Moroccan Appeals Court Upholds Jail Sentence for Frenchman on Terrorism Charges

Moroccan Appeals Court Upholds Jail Sentence for Frenchman on Terrorism Charges

An Appeals court in Morocco upheld a guilty verdict for French national, Thomas Gallay, on charges of funding a terrorist cell based in the Moroccan Atlantic city of Essaouira.

Gallay, 36, saw his prison term reduced to four years in prison after a lower court had initially handed him a six-year sentence. He was found guilty of giving money to two Moroccan members of a terrorist cell.

Gallay, a French convert, appealed the lower court verdict claiming that he signed confessions in Arabic language that he ignores. His mother, who claims that he only gave €70 to an acquaintance, and his lawyer launched a campaign in France to demand his “liberation”.

He was arrested in a raid in 2016 by the Moroccan security services. Investigations showed that he maintained close links with the head of the Essaouira terrorist cell who was in possession of dangerous arsenal. The arsenal, found in his place, included firearms and ammunitions as well as equipment to make explosives.
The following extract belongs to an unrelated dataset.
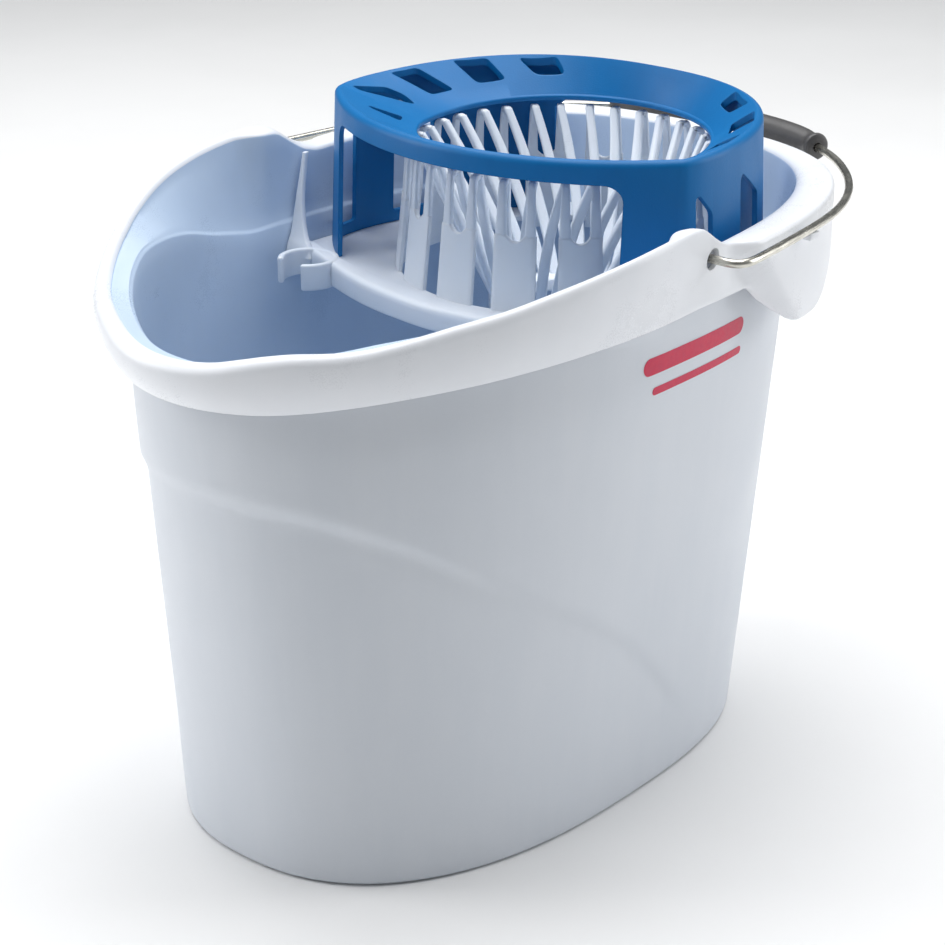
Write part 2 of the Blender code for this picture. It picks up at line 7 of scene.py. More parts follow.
import bmesh
import bpy
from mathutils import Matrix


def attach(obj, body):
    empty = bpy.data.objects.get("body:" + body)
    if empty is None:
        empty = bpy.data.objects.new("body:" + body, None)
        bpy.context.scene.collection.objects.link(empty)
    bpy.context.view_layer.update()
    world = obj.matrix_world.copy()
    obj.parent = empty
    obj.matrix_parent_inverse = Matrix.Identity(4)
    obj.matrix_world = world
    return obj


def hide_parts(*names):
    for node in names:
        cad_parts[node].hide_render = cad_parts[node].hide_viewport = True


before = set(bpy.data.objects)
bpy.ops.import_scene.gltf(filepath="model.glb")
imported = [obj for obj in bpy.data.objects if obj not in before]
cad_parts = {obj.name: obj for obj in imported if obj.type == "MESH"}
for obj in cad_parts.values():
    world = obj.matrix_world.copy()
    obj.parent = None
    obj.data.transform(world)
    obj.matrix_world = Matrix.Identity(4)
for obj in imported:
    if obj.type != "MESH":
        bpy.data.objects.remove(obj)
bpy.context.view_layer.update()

MM = 0.001

# Plan shapes: centre x, reach to the front, reach to the rear, half width, exponents.
BASE_PLAN = (-1.4, 152.7, 156.6, 101.9, 2.36, 2.84)
WALL_PLAN = (0.0, 177.7, 178.0, 122.3, 1.94, 2.62)
WALL_PLAN_Z = 252.0
REAR_SKIRT_PLAN = (0.0, 189.0, 189.0, 139.0, 2.9, 2.9)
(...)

Gallay signed confessions saying that he hosted indoctrination meetings of the terrorist cell and admitted loyalty to the terrorist organization Daech. Several Jihadist propaganda videos were seized in his place.

His lawyer purports that he was not aware of the Arabic content of these confessions. These claims were refuted by the fact that a translator was present during interrogations.

Morocco undertook a reform of its penal code in line with international law and human rights as they are universally recognized. Several measures were taken to criminalize justifications of terrorism and to fight money laundering. The creation of the Central Bureau of Judicial Investigations (BCIJ), known as Morocco’s FBI, came to reinforce the legal and security anti-terrorism efforts.

Since its creation in 2015, the BCIJ dismantled no less than 45 terrorist cells and arrested at least 548 terrorists who were brought before justice (275 in 2015 and 273 in 2016.)